Task instructions >> Lift every line from the entries that includes the word "with".

◆ ◆ ◆ ◆

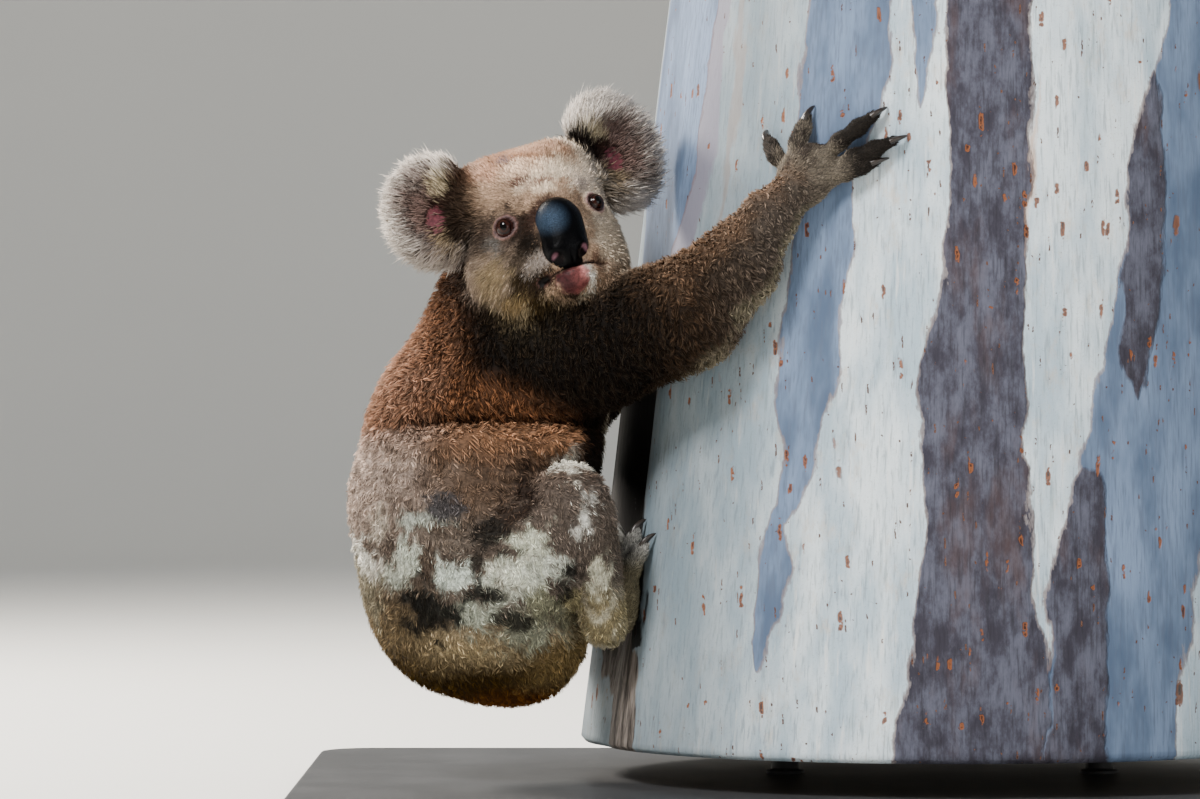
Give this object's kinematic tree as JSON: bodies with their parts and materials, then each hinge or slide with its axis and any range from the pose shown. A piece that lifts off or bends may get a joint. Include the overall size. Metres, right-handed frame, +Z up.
{
  "type": "koala",
  "caption": "Life-size koala clinging upright to a cut length of smooth-barked trunk, head turned over its shoulder, on a flat stand.",
  "frame": {"origin": "centre of the underside of the flat stand base, which rests on the floor", "axes": "+Z up along the trunk; the koala clings to the trunk's -X side, faces +X, and its right side and its turned face look along -Y"},
  "size_m": [0.9, 0.7, 0.712],
  "materials": {
    "coat_grey": "dense grey-brown woolly fur with a fleck of paler tips",
    "coat_brown": "dense rust-brown to dark brown woolly fur",
    "coat_pale": "cream-buff to pale grey short fur, mottled on the rump",
    "ear_fur": "long soft grey and cream fur",
    "nose_leather": "bare blue-black skin with a fine grain and a soft sheen",
    "eye": "wet glossy dark brown",
    "claw_horn": "smooth dark brown-black horn",
    "bark": "smooth matt eucalyptus bark, pale grey-cream with blue-grey and purple-brown streaks",
    "stand": "satin dark grey paint"
  },
  "bodies": {
    "root": {"head": "coat_grey", "neck": "coat_brown", "nose": "nose_leather", "eye_right": "eye", "eye_left": "eye", "ear_right": "ear_fur", "ear_left": "ear_fur", "chest": "coat_brown", "loins": "coat_grey", "rump": "coat_pale", "upper_arm_right": "coat_brown", "upper_arm_left": "coat_brown", "forearm_right": "coat_grey", "forearm_left": "coat_grey", "hand_right": "coat_pale", "hand_left": "coat_pale", "claw_hand_right_1": "claw_horn", "claw_hand_right_2": "claw_horn", "claw_hand_right_3": "claw_horn", "claw_hand_right_4": "claw_horn", "claw_hand_right_5": "claw_horn", "claw_hand_left_1": "claw_horn", "claw_hand_left_2": "claw_horn", "claw_hand_left_3": "claw_horn", "claw_hand_left_4": "claw_horn", "claw_hand_left_5": "claw_horn", "thigh_right": "coat_grey", "thigh_left": "coat_grey", "shank_right": "coat_pale", "shank_left": "coat_pale", "foot_right": "coat_pale", "foot_left": "coat_pale", "claw_foot_right_2": "claw_horn", "claw_foot_right_3": "claw_horn", "claw_foot_right_4": "claw_horn", "claw_foot_right_5": "claw_horn", "claw_foot_left_2": "claw_horn", "claw_foot_left_3": "claw_horn", "claw_foot_left_4": "claw_horn", "claw_foot_left_5": "claw_horn", "perch_trunk": "bark", "stand_rod_a": "stand", "stand_rod_b": "stand", "stand_base": "stand"}
  },
  "joints": []
}
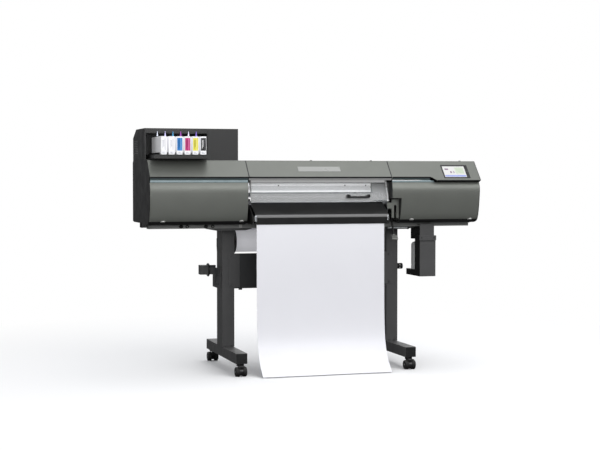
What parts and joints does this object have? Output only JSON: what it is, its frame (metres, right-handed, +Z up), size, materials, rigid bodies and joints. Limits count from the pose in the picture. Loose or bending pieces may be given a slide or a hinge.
{
  "type": "wide-format printer cutter",
  "caption": "Roll-fed wide-format printer and cutter on a castered leg stand, with side ink cabinet, lifting front cover, sloped touch panel and media hanging to the floor.",
  "frame": {"origin": "on the floor, at the middle of the whole object's footprint, media curl included", "axes": "+X to the machine's right-hand end seen from the front, -Y to the front where media comes out, +Z up"},
  "size_m": [1.983, 0.8323, 1.39],
  "materials": {
    "stand_black": "satin powder coat",
    "beam_gray": "satin paint",
    "inner_black": "satin black paint",
    "steel": "brushed",
    "aluminium": "satin anodised",
    "case_black": "fine grain",
    "hood_gray": "satin metallic paint",
    "cover_gray": "satin metallic paint",
    "cabinet_black": "fine grain",
    "screen": "glossy, lit",
    "clear": "clear, glossy",
    "handle_black": "satin",
    "caster_black": "satin",
    "wheel_black": "matte",
    "pouch_white": "satin",
    "pouch_gloss": "satin",
    "pouch_cyan": "satin",
    "pouch_magenta": "satin",
    "pouch_yellow": "satin",
    "pouch_black": "satin",
    "bottle_clear": "translucent",
    "media": "smooth, slightly glossy"
  },
  "bodies": {
    "machine": {"left_foot": "stand_black", "right_foot": "stand_black", "left_column": "stand_black", "right_column": "stand_black", "column_top_plates": "stand_black", "stretcher": "stand_black", "stand_bolts": "beam_gray", "base_beam": "beam_gray", "chassis": "inner_black", "left_end_panel": "case_black", "right_end_panel": "case_black", "rear_cover": "case_black", "top_cover": "hood_gray", "left_hood": "hood_gray", "right_hood": "hood_gray", "left_front_cover": "cover_gray", "right_front_cover": "cover_gray", "cover_end_walls": "inner_black", "control_panel": "case_black", "touch_screen": "screen", "uv_shield": "inner_black", "platen": "aluminium", "lever_bracket": "steel", "guide_rail": "aluminium", "carriage_drive": "inner_black", "ink_cabinet": "cabinet_black", "bottle_holder": "stand_black", "waste_bottle": "bottle_clear", "media_hangers": "stand_black", "media_sheet": "media", "power_inlet": "case_black"},
    "front_cover": {"center_hood": "hood_gray", "clear_window": "clear", "window_handle": "handle_black"},
    "feed_roller": {"feed_roller": "steel"},
    "pinch_rollers": {"pinch_rollers": "wheel_black"},
    "loading_lever": {"loading_lever": "handle_black"},
    "print_carriage": {"print_carriage": "handle_black"},
    "cutting_carriage": {"cutting_carriage": "hood_gray"},
    "blade_holder": {"blade_holder": "steel"},
    "cap_station": {"cap_station": "handle_black"},
    "roll": {"media_roll": "media", "roll_flanges": "handle_black"},
    "power_switch": {"power_switch": "handle_black"},
    "front_left_swivel": {"front_left_caster": "caster_black"},
    "front_left_wheels": {"front_left_wheels": "wheel_black"},
    "front_left_brake": {"front_left_brake": "cover_gray"},
    "front_right_swivel": {"front_right_caster": "caster_black"},
    "front_right_wheels": {"front_right_wheels": "wheel_black"},
    "front_right_brake": {"front_right_brake": "cover_gray"},
    "rear_left_swivel": {"rear_left_caster": "caster_black"},
    "rear_left_wheels": {"rear_left_wheels": "wheel_black"},
    "rear_right_swivel": {"rear_right_caster": "caster_black"},
    "rear_right_wheels": {"rear_right_wheels": "wheel_black"},
    "ink_pouch_1": {"ink_pouch_1": "pouch_white"},
    "ink_pouch_2": {"ink_pouch_2": "pouch_gloss"},
    "ink_pouch_3": {"ink_pouch_3": "pouch_cyan"},
    "ink_pouch_4": {"ink_pouch_4": "pouch_magenta"},
    "ink_pouch_5": {"ink_pouch_5": "pouch_yellow"},
    "ink_pouch_6": {"ink_pouch_6": "pouch_black"}
  },
  "joints": [
    {"name": "front_left_swivel", "type": "hinge", "parent": "machine", "child": "front_left_swivel", "pos_m": [-0.4915, -0.287, 0.08], "axis": [0, 0, 1], "continuous": true},
    {"name": "front_left_roll", "type": "hinge", "parent": "front_left_swivel", "child": "front_left_wheels", "pos_m": [-0.4915, -0.301, 0.027], "axis": [1, 0, 0], "continuous": true},
    {"name": "front_left_brake", "type": "hinge", "parent": "front_left_swivel", "child": "front_left_brake", "pos_m": [-0.4915, -0.311, 0.056], "axis": [1, 0, 0], "range_deg": [0, 18]},
    {"name": "front_right_swivel", "type": "hinge", "parent": "machine", "child": "front_right_swivel", "pos_m": [0.5185, -0.287, 0.08], "axis": [0, 0, 1], "continuous": true},
    {"name": "front_right_roll", "type": "hinge", "parent": "front_right_swivel", "child": "front_right_wheels", "pos_m": [0.5185, -0.301, 0.027], "axis": [1, 0, 0], "continuous": true},
    {"name": "front_right_brake", "type": "hinge", "parent": "front_right_swivel", "child": "front_right_brake", "pos_m": [0.5185, -0.311, 0.056], "axis": [1, 0, 0], "range_deg": [0, 18]},
    {"name": "rear_left_swivel", "type": "hinge", "parent": "machine", "child": "rear_left_swivel", "pos_m": [-0.4915, 0.375, 0.08], "axis": [0, 0, 1], "continuous": true},
    {"name": "rear_left_roll", "type": "hinge", "parent": "rear_left_swivel", "child": "rear_left_wheels", "pos_m": [-0.4915, 0.389, 0.027], "axis": [1, 0, 0], "continuous": true},
    {"name": "rear_right_swivel", "type": "hinge", "parent": "machine", "child": "rear_right_swivel", "pos_m": [0.5185, 0.375, 0.08], "axis": [0, 0, 1], "continuous": true},
    {"name": "rear_right_roll", "type": "hinge", "parent": "rear_right_swivel", "child": "rear_right_wheels", "pos_m": [0.5185, 0.389, 0.027], "axis": [1, 0, 0], "continuous": true},
    {"name": "front_cover_hinge", "type": "hinge", "parent": "machine", "child": "front_cover", "pos_m": [0.005, -0.14, 1.196], "axis": [-1, 0, 0], "range_deg": [0, 60]},
    {"name": "roll_spin", "type": "hinge", "parent": "machine", "child": "roll", "pos_m": [0, 0.244, 0.7335], "axis": [1, 0, 0], "continuous": true},
    {"name": "feed_spin", "type": "hinge", "parent": "machine", "child": "feed_roller", "pos_m": [0, 0.02, 0.9586], "axis": [1, 0, 0], "continuous": true},
    {"name": "lever_swing", "type": "hinge", "parent": "machine", "child": "loading_lever", "pos_m": [0.471, 0.1, 1.015], "axis": [-1, 0, 0], "range_deg": [0, 12]},
    {"name": "pinch_lift", "type": "hinge", "parent": "machine", "child": "pinch_rollers", "pos_m": [0, 0.062, 1.004], "axis": [-1, 0, 0], "range_deg": [0, 8]},
    {"name": "carriage_travel", "type": "slide", "parent": "machine", "child": "print_carriage", "axis": [-1, 0, 0], "range_m": [0, 0.78]},
    {"name": "cutter_travel", "type": "slide", "parent": "machine", "child": "cutting_carriage", "axis": [-1, 0, 0], "range_m": [0, 0.78]},
    {"name": "blade_drop", "type": "slide", "parent": "cutting_carriage", "child": "blade_holder", "axis": [0, 0, -1], "range_m": [0, 0.008], "stiffness_N_per_m": 450, "springref_m": -0.01},
    {"name": "cap_lift", "type": "slide", "parent": "machine", "child": "cap_station", "axis": [0, 0, 1], "range_m": [0, 0.0075]},
    {"name": "pouch_1_slide", "type": "slide", "parent": "machine", "child": "ink_pouch_1", "axis": [0, -1, 0], "range_m": [0, 0.26]},
    {"name": "pouch_2_slide", "type": "slide", "parent": "machine", "child": "ink_pouch_2", "axis": [0, -1, 0], "range_m": [0, 0.26]},
    {"name": "pouch_3_slide", "type": "slide", "parent": "machine", "child": "ink_pouch_3", "axis": [0, -1, 0], "range_m": [0, 0.26]},
    {"name": "pouch_4_slide", "type": "slide", "parent": "machine", "child": "ink_pouch_4", "axis": [0, -1, 0], "range_m": [0, 0.26]},
    {"name": "pouch_5_slide", "type": "slide", "parent": "machine", "child": "ink_pouch_5", "axis": [0, -1, 0], "range_m": [0, 0.26]},
    {"name": "pouch_6_slide", "type": "slide", "parent": "machine", "child": "ink_pouch_6", "axis": [0, -1, 0], "range_m": [0, 0.26]},
    {"name": "power_rocker", "type": "hinge", "parent": "machine", "child": "power_switch", "pos_m": [0.8545, 0.293, 0.913], "axis": [1, 0, 0], "range_deg": [0, 12]}
  ],
  "couplings": [
    {"joint": "feed_spin", "follows": "roll_spin", "ratio": 5.5},
    {"joint": "pinch_lift", "follows": "lever_swing", "ratio": 0.6666},
    {"joint": "cutter_travel", "follows": "carriage_travel", "ratio": 1}
  ]
}
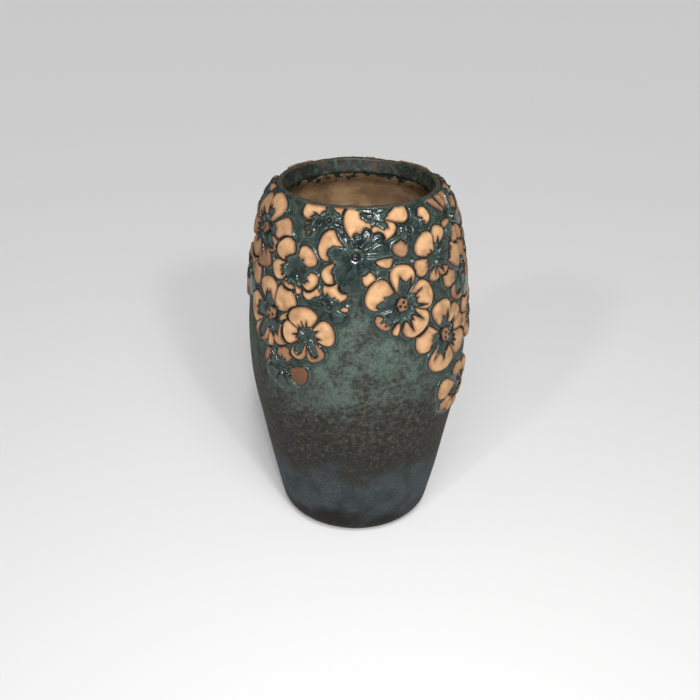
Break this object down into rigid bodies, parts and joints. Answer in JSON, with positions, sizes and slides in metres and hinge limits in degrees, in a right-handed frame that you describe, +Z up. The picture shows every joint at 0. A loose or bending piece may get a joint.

◆ ◆ ◆ ◆

Solved exercise >>
Give this object's kinematic tree as JSON: bodies with their parts and materials, then each hinge or slide with its axis and any range from the pose shown. A piece that lifts off or bends may get a joint. Include the overall size. Metres, right-handed frame, +Z up.
    "coat_grey": "dense grey-brown woolly fur with a fleck of paler tips",
    "nose_leather": "bare blue-black skin with a fine grain and a soft sheen",
    "bark": "smooth matt eucalyptus bark, pale grey-cream with blue-grey and purple-brown streaks",
  "caption": "Roll-fed wide-format printer and cutter on a castered leg stand, with side ink cabinet, lifting front cover, sloped touch panel and media hanging to the floor.",
Break this object down into rigid bodies, parts and joints. Answer in JSON, with positions, sizes and slides in metres and hinge limits in degrees, in a right-handed frame that you describe, +Z up. The picture shows every joint at 0. A loose or bending piece may get a joint.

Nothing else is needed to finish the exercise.